I always try not to work—no writing (easy), no household chores (even easier), and no faithless fears and worldly anxieties (not easy). Ann joins me in this, though she’s Type A through-and-through and for her, shutting down is rather like closing a nuclear power plant; you don’t just turn off the lights and shut the door.

We don’t start the day with a bigger-than-usual breakfast, just the usual fruit and Ann’s bread with jam or peanut butter and honey. But we do have an extra cup of coffee and we do respond to the elemental urge to slow down and accept the possibility of rest and renewal. We’ve not found a local church that suits us, so there’s no getting dressed up and going off for services. Instead, using the Book of Common Prayer, we make our private devotions and spend more time than usual in quiet deliberation of matters beyond the commonplace. I go to the grocery store in midmorning to get a New York Times. When the highway is closed by a winter storm and the paper doesn’t get through, we descend into the same sort of withdrawal that accompanies electronic blackout.

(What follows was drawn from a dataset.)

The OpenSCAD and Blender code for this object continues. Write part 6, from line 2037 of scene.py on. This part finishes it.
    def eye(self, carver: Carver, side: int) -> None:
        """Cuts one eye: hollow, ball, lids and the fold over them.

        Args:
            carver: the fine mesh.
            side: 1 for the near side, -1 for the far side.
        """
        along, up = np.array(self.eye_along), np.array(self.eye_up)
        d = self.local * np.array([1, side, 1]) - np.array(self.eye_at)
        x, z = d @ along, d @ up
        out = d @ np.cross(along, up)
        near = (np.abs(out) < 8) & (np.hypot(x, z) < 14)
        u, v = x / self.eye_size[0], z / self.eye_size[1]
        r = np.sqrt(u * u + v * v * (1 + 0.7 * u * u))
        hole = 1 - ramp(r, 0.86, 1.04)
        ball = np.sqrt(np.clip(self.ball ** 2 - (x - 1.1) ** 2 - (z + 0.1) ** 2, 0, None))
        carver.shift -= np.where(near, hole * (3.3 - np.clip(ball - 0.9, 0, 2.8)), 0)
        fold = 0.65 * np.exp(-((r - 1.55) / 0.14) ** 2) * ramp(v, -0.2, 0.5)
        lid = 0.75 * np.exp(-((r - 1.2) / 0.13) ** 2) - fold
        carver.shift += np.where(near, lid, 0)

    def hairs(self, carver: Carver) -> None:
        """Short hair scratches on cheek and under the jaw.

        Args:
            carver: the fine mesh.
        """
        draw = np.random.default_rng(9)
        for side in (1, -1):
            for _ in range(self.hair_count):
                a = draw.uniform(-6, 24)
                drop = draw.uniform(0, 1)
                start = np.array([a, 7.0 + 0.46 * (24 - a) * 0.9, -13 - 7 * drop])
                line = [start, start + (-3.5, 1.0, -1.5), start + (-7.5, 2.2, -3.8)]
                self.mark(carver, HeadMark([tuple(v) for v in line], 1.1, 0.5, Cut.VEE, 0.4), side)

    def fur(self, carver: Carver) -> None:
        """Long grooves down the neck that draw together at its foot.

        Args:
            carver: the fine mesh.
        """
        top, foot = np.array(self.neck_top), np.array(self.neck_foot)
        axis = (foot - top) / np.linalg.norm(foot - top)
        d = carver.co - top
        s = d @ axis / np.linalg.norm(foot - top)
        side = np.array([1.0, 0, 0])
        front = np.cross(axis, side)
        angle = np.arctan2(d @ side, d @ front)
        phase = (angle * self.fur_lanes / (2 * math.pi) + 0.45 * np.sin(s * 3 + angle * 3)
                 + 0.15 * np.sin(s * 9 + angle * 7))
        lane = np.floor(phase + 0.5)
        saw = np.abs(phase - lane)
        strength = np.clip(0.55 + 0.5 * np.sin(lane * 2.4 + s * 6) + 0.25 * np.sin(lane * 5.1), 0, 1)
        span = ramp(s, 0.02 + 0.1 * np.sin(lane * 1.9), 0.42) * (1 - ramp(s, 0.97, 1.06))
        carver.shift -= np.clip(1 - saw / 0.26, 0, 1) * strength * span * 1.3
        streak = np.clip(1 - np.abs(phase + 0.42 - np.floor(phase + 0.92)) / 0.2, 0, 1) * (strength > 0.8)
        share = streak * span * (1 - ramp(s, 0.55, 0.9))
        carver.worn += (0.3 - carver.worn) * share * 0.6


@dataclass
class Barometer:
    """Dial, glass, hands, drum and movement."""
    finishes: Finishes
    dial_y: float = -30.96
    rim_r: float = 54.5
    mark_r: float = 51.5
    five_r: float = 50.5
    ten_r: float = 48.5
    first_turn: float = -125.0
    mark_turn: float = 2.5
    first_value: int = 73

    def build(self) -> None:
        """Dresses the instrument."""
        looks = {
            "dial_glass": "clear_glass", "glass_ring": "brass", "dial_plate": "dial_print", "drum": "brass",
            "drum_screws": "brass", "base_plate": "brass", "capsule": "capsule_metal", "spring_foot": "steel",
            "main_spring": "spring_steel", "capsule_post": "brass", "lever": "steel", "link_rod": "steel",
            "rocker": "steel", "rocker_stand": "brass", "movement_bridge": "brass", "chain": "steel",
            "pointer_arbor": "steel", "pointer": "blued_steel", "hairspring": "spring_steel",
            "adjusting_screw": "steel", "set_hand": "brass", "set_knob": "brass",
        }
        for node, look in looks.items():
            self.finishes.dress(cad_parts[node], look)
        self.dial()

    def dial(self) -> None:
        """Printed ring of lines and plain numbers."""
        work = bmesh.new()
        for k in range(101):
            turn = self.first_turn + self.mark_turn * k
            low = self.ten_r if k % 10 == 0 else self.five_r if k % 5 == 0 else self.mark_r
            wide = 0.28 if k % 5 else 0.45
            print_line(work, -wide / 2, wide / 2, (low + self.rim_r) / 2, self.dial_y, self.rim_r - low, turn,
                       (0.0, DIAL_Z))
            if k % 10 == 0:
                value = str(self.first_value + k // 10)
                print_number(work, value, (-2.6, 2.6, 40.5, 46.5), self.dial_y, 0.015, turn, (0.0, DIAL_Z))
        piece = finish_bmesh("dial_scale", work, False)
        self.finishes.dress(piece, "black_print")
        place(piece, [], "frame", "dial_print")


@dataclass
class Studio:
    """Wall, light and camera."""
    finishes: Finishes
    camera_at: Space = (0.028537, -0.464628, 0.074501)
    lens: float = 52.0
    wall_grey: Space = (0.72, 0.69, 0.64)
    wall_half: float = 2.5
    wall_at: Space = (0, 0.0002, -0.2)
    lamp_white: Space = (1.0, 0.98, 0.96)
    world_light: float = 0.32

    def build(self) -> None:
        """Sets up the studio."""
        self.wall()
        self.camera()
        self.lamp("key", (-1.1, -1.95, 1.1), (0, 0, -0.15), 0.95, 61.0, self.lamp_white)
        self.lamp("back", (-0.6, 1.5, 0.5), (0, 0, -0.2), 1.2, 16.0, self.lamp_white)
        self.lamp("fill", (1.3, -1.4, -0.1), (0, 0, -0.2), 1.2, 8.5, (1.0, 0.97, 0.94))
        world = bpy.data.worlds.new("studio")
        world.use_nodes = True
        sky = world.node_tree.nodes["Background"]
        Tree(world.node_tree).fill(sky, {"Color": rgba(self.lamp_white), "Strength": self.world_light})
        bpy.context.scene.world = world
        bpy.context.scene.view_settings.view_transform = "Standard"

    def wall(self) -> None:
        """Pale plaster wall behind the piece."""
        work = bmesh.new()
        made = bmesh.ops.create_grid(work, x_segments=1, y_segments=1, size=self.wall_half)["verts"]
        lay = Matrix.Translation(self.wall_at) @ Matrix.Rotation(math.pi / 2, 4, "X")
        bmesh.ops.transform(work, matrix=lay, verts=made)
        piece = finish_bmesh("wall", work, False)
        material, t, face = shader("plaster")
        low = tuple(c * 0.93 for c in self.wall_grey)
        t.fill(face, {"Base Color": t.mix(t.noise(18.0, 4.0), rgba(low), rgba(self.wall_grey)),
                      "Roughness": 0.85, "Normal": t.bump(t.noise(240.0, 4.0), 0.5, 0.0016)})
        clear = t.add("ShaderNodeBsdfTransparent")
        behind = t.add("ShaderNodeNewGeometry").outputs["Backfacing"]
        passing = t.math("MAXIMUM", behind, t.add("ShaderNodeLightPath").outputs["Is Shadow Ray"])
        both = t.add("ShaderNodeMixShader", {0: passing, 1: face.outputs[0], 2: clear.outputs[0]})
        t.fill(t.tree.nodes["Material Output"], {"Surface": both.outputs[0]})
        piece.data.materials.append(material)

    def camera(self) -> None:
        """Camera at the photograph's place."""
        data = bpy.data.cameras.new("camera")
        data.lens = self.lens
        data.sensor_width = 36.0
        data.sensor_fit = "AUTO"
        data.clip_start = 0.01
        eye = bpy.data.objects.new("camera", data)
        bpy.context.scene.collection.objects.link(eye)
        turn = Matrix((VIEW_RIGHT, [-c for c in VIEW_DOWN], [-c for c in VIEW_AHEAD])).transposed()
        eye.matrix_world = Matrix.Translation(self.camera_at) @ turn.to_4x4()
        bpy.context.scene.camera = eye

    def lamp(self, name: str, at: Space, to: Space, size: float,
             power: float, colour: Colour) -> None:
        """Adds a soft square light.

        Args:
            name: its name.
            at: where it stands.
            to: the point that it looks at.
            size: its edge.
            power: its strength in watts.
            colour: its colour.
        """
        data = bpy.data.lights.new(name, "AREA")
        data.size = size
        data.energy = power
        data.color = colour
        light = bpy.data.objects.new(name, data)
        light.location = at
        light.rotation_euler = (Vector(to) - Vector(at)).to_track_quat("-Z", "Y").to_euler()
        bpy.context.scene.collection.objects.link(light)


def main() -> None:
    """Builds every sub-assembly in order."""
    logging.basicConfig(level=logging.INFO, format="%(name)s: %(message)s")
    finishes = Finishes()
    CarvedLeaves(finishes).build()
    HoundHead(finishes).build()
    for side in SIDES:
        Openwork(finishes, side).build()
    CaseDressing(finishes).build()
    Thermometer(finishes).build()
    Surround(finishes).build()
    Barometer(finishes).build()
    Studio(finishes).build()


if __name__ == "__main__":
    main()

On a warm day in summer (which would not be all of them), we take the Times and a basket of fruit, sandwiches, and wine and as Ratty says to Mole, go “messing about” in the pontoon boat. That’s similar to the Sunday drive in the way it’s essence is slow-motion companionship. The chain of lakes is large, so we can usually find an undisturbed cove to anchor in and enjoy the sunshine and read and drink wine and have a lazy swim au naturel (as God intended) and take a snooze. We do that occasionally on a weekday, and it’s a pleasure, but it just isn’t the same. It feels much like having Sunday on Friday in Baghdad.

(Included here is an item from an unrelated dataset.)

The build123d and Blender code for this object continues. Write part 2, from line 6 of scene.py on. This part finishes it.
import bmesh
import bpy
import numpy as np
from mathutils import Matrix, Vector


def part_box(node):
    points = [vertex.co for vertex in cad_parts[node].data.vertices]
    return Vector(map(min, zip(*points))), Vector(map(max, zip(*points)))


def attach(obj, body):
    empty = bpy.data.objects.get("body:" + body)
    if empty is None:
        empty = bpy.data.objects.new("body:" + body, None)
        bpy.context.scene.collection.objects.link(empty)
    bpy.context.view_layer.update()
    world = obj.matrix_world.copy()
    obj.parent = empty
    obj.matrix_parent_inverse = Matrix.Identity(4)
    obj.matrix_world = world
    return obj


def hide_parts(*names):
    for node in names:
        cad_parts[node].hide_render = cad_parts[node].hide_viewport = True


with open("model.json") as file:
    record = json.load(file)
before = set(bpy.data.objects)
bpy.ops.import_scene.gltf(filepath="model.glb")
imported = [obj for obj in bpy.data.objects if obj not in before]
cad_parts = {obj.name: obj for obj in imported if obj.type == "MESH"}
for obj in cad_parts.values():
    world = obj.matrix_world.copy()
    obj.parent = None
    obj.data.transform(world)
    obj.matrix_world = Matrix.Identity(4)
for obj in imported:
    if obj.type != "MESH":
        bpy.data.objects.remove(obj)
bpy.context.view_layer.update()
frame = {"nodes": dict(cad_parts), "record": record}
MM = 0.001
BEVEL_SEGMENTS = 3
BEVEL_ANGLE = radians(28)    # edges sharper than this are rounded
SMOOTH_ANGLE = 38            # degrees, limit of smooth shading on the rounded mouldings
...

Winter Sundays have a less Sabbath-like tone. Conditions permitting, i.e., when the temperature is no lower than ten and the snow is acceptable, we ski at the Olympic cross-country venue. That’s far more active than a summer afternoon on the boat, of course, and on it’s face it doesn’t seem so restful as the ideal Sunday is. On the other hand, the trails are so long that five minutes away from the lodge, we are alone, and it’s completely quiet except for the sound of our breathing and the hissing of skis on snow. It’s not  a worship service, but there is a sense of reverence that is sometimes a bit difficult to come by on a weekday when we are likely to be in a hurry to get back to some appointment or chore.

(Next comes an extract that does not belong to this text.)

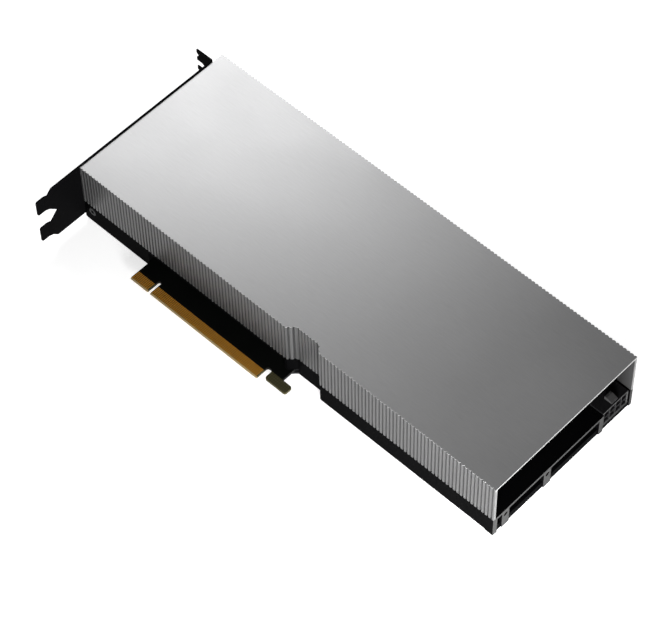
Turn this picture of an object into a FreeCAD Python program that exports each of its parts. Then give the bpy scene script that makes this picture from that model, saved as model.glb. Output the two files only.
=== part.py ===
import FreeCAD, Part
import math
import os
import re
import PartDesign
import Sketcher

# A passively cooled accelerator card, lying on its back.
# Card datum: x = 0 is the inner face of the mounting bracket, y = 0 the side with the
# edge connector, z = 0 the plane that the card rests on.  +X runs to the open air
# inlet, +Y away from the edge connector, +Z out through the cover's flat top.
# Every finished piece is then shifted so that the origin is the middle of the card's
# whole footprint, on the resting plane.

SIZES = [
    # the card as a whole
    ("card_length", 267.7, "bracket's inner face to the open inlet end"),
    ("card_width", 98.0, "edge-connector side to the far side"),
    ("card_height", 39.04, "resting plane to the cover's top"),
    ("deck_level", 12.85, "resting plane to the deck that carries the cover"),
    ("board_level", 2.67, "resting plane to the board's underside"),
    ("board_thickness", 1.57, "circuit board"),
    ("relief_start", 138.3, "start of the bay in the edge-connector side"),
    ("relief_end", 159.6, "end of that bay"),
    ("relief_depth", 3.65, "depth of that bay, which has 45 degree flanks"),
    # cover
    ("cover_skin", 1.1, "thickness of the flat top"),
    ("cover_wall", 1.4, "thickness of the side walls over the ridges"),
    ("ridge_pitch", 2.14, "distance from ridge to ridge"),
    ("ridge_crest", 1.0, "flat crest of a ridge"),
    ("ridge_depth", 0.55, "depth of the grooves"),
    ("foot_length", 8.0, "cover's screw foot along the card"),
    ("foot_reach", 5.6, "cover's screw foot, inwards from the wall"),
    ("foot_thickness", 1.2, "cover's screw foot"),
    ("foot_screw_inset", 5.0, "card's side to the axis of a cover screw"),
    # base frame
    ("deck_thickness", 1.5, "deck of the base frame"),
    ("frame_wall", 1.6, "side walls and skirt of the base frame"),
    ("front_wall", 2.4, "base frame's wall behind the bracket"),
    ("window_front", 9.5, "bracket to the deck window for the heatsink"),
    ("plenum", 33.5, "card's end to that window"),
    ("window_side", 7.5, "card's side to the deck window"),
    ("bay_lead", 0.55, "set-back wall's start to the edge connector"),
    ("connector_bay_depth", 4.6, "set-back of the wall beside the edge connector"),
    ("skirt_gap", 1.95, "retention hook to where the skirt goes on"),
    ("post_depth", 5.0, "posts at the inlet end, along the card"),
    ("corner_post", 2.8, "width of the two corner posts"),
    ("near_post_start", 6.2, "first screw post, near side"),
    ("screw_post", 4.8, "width of the two screw posts"),
    ("extender_spacing", 28.9, "distance between the two extender screw holes"),
    ("extender_hole_radius", 1.25, "tapped hole for the extender screw"),
    ("extender_hole_drop", 2.45, "deck's underside to the extender holes"),
    ("extender_hole_depth", 4.5, "depth of the extender holes"),
    ("socket_post", 2.8, "post beside the power socket"),
    ("boss_width", 4.8, "square bosses that take the backplate screws"),
    ("boss_inset", 4.8, "card's side to a boss's axis"),
    ("first_boss", 10.5, "bracket to the first bosses"),
    ("bay_boss", 11.1, "bay's end to the boss past it"),
    ("last_boss", 12.0, "card's end to the last near boss"),
    ("socket_boss", 8.0, "power socket to the last far boss"),
    ("first_foot", 30.0, "bracket to the cover's first feet"),
    ("last_foot", 22.0, "card's end to the cover's last near foot"),
    ("socket_foot", 20.0, "power socket to the cover's last far foot"),
    ("ear_screw_along", 5.3, "bracket screw, from the bracket"),
    ("ear_screw_drop", 2.85, "deck's underside to the bracket screws"),
    # circuit board
    ("board_inset", 1.9, "card's side to the board's edge"),
    ("board_setback", 5.6, "card's end to the board's end"),
    ("tab_start", 45.25, "edge connector's near edge"),
    ("short_tab", 11.65, "edge connector, short part"),
    ("key_width", 1.9, "key notch"),
    ("long_tab", 71.65, "edge connector, long part"),
    ("tab_drop", 13.15, "edge connector below the card's side"),
    ("key_top", 5.0, "key notch's round end, below the card's side"),
    ("tab_bevel", 0.5, "lead-in bevel of the edge connector"),
    ("hook_gap", 3.05, "slot between connector and retention hook"),
    ("hook_gap_top", 5.1, "that slot's round end, below the card's side"),
    ("hook_foot", 13.4, "length of the hook's foot"),
    ("hook_neck", 7.2, "width of the hook's neck"),
    ("hook_bottom", 10.6, "hook's lowest edge, below the card's side"),
    ("hook_shelf", 5.6, "hook's shelf, below the card's side"),
    ("hook_corner", 1.2, "rounded corners of the hook"),
    ("contact_pitch", 1.0, "edge contacts"),
    ("contact_width", 0.7, "edge contacts"),
    ("contact_length", 4.9, "edge contacts"),
    ("contact_thickness", 0.05, "edge contacts"),
    ("contact_margin", 0.825, "connector's edge to the middle of its first contact"),
    ("contact_setback", 0.1, "bevel to the contacts"),
    # backplate
    ("backplate_thickness", 1.0, "backplate"),
    ("backplate_inset", 0.3, "card's side to the backplate's edge"),
    ("backplate_setback", 5.3, "card's end to the backplate's end"),
    ("rim_width", 6.0, "rim of the backplate under the board's edge"),
    ("insulator_thickness", 0.25, "insulating film on the backplate"),
    ("insulator_gap", 0.3, "backplate's rim to the film's edge"),
    # mounting bracket
    ("bracket_thickness", 0.86, "bracket sheet"),
    ("bracket_bottom", 3.4, "resting plane to the bracket's lower edge"),
    ("bracket_width", 36.3, "bracket's width across both slots"),
    ("bracket_length", 120.02, "tongue tips to the flange's outer face"),
    ("flange_face", 91.85, "flange's outer face from the edge-connector side"),
    ("flange_depth", 11.43, "bracket's inner face to the flange's edge"),
    ("bend_radius", 0.5, "inside radius of the flange's bend"),
    ("slot_spacing", 20.32, "slot to slot"),
    ("first_tongue", 11.35, "resting plane to the first tongue's middle"),
    ("tongue_width", 10.19, "tongue"),
    ("tongue_root", 21.35, "card's side to the tongue's root"),
    ("tongue_jog", 0.64, "offset of the tongues"),
    ("jog_length", 2.0, "length of the tongues' offset bend"),
    ("tongue_corner", 1.2, "rounded tongue corners"),
    ("notch_level", 9.28, "resting plane to the first flange notch"),
    ("notch_width", 4.42, "flange notch"),
    ("notch_depth", 5.13, "flange notch, edge to round end"),
    ("scallop_depth", 1.3, "flange edge cut back between the notches"),
    ("prong_width", 2.3, "flange prong beside a notch"),
    ("vent_count", 16, "slots in the bracket"),
    ("vent_pitch", 5.0, "distance between the slots"),
    ("vent_width", 3.0, "width of a slot"),
    ("vent_margin", 2.6, "cover's opening to the slots' ends"),
    ("vent_corner", 0.8, "bevelled corners of the slots"),
    ("ear_thickness", 0.86, "bracket's screw ears"),
    ("ear_length", 7.4, "bracket's screw ears"),
    ("ear_height", 5.0, "bracket's screw ears"),
    ("far_ear_setback", 2.5, "flange to the far ear's outer face"),
    ("lug_reach", 2.4, "frame's lug past the far bracket screw, each way"),
    # processor and heatsink
    ("package_x", 118.0, "middle of the processor package"),
    ("package_size", 55.0, "square package substrate"),
    ("substrate_height", 1.5, "package substrate"),
    ("die_length", 32.0, "processor die"),
    ("die_width", 26.0, "processor die"),
    ("die_height", 0.76, "processor die and memory stacks"),
    ("stack_length", 11.0, "memory stack"),
    ("stack_width", 8.0, "memory stack"),
    ("stack_gap", 1.0, "die to memory stack"),
    ("compound_thickness", 0.1, "thermal compound on the die"),
    ("stiffener_width", 4.0, "stiffener ring on the substrate"),
    ("stiffener_height", 0.6, "stiffener ring on the substrate"),
    ("pad_thickness", 0.76, "thermal pads on the power inductors"),
    ("pad_size", 6.0, "thermal pads, square"),
    ("spreader_thickness", 3.0, "heat spreader"),
    ("spreader_clearance", 0.5, "deck window to the heat spreader"),
    ("pedestal_margin", 6.0, "pedestal past the die"),
    ("fin_thickness", 0.5, "fins"),
    ("fin_pitch", 1.98, "fins"),
    ("fin_top_gap", 0.35, "fins to the cover's skin"),
    ("post_spacing", 68.0, "heatsink posts, centre to centre"),
    ("post_radius", 2.6, "heatsink posts"),
    ("clamp_thread_radius", 1.25, "heatsink screws"),
    ("clamp_thread_depth", 3.5, "heatsink screws in their posts"),
    ("clamp_head_radius", 2.6, "heatsink screw heads"),
    ("clamp_head_height", 1.1, "heatsink screw heads"),
    ("washer_radius", 3.2, "spring washers"),
    ("washer_thickness", 0.4, "spring washers"),
    ("clamp_access_radius", 4.0, "openings in the backplate for the heatsink screws"),
    # power supply parts
    ("choke_size", 7.0, "power inductors, square"),
    ("choke_height", 4.2, "power inductors"),
    ("choke_x", 170.0, "first column of power inductors"),
    ("choke_pitch", 9.2, "row to row"),
    ("choke_rows", 8, "inductors in a column"),
    ("stage_gap", 3.0, "power inductor to its power stage"),
    ("stage_length", 6.0, "power stages"),
    ("stage_width", 5.0, "power stages"),
    ("stage_height", 0.9, "power stages"),
    ("column_spacing", 24.0, "first to second column of the supply"),
    ("can_radius", 3.15, "bulk capacitors"),
    ("can_height", 5.8, "bulk capacitors"),
    ("can_setback", 27.0, "card's end to the row of bulk capacitors"),
    ("can_y", 16.0, "first bulk capacitor"),
    ("can_pitch", 9.0, "capacitor to capacitor"),
    ("can_count", 6, "bulk capacitors"),
    ("chip_size", 8.0, "support chips"),
    ("chip_height", 1.2, "support chips"),
    ("chip_x", 34.0, "bracket to the first support chips"),
    ("chip_step", 28.0, "first support chips to the next"),
    ("chip_offset", 22.0, "card's middle line to the support chips"),
    # power socket
    ("socket_depth", 22.4, "power socket along the card"),
    ("socket_setback", 0.6, "card's end to the socket's mouth"),
    ("socket_width", 18.0, "power socket"),
    ("socket_height", 9.2, "power socket"),
    ("socket_inset", 11.6, "card's far side to the socket's middle"),
    ("socket_clearance", 0.3, "socket to the post beside it"),
    ("cavity_size", 3.5, "square cavity for one terminal"),
    ("cavity_pitch", 4.2, "cavity to cavity"),
    ("cavity_depth", 13.0, "cavities"),
    ("latch_width", 4.4, "latch ramp on the socket"),
    ("latch_length", 4.6, "latch ramp"),
    ("latch_height", 1.9, "latch ramp"),
    ("latch_setback", 0.8, "socket's mouth to the latch ramp"),
    ("terminal_size", 1.1, "socket terminals"),
    ("terminal_setback", 3.0, "socket's mouth to the terminals' tips"),
    ("tail_inset", 2.0, "socket's inner end to the first row of terminal tails"),
    ("tail_pitch", 5.0, "distance between the two rows of terminal tails"),
    ("tail_clearance", 0.2, "terminal tails to their holes"),
    # screws
    ("plate_head_radius", 2.3, "backplate screw heads"),
    ("plate_head_height", 1.2, "backplate screw heads"),
    ("plate_thread_radius", 1.2, "backplate screws"),
    ("plate_thread_depth", 4.5, "backplate screws in their bosses"),
    ("thread_relief", 0.5, "blind hole past its screw's tip"),
    ("head_sink", 0.2, "backplate screw heads below the backplate's face"),
    ("cover_head_radius", 1.9, "cover screw heads"),
    ("cover_head_height", 1.3, "cover screw heads"),
    ("cover_thread_radius", 1.0, "cover screws"),
    ("ear_head_radius", 2.4, "bracket screw heads"),
    ("ear_head_height", 1.1, "bracket screw heads"),
    ("ear_thread_radius", 1.2, "bracket screws"),
    ("ear_screw_tip", 0.8, "bracket screws past their ears"),
    ("hole_clearance", 0.15, "clearance round screws in plain holes"),
]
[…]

Evenings resonate clearly with memories of childhood Sundays. Usually, neither of us wants to cook, so we warm up something from the freezer. Masterpiece Theatre stands in for The Great Gildersleeve.

Sundays also include porch-sitting in warm weather, sitting by a fire in cold, and trying (in an inappropriately work-like way) to catch up on magazine reading and lower the stack of books on the bedside table.

The novelist Ian McEwan said in a recent interview that reading poetry involved “taking yourself out of the narrative of daily activity and drawing the neglected cloak of stillness around you.” He might just as well have been referring to a proper Sabbath, religious or secular.

 

 

1 thought on “SUNDAYS THERE AND HERE, THEN AND NOW

  1. Walle

    Enjoyed the rumination Paul. The blessing was never said at our meals either. Meals were similar to Shaaron’s. Sometimes the desert was jello with stuff inside it. Often we did take drives into the country around Corpus Christi. Dad would again comment on the piece of land that he should have bought when it was cheap and could have made a fortune on. For me it was just a lot of cotton fields stretching for miles. Did not enjoy the rides much. It always seemed too hot and humid in the back seat of that old Mercury. i did look forward to getting home and go looking for friends.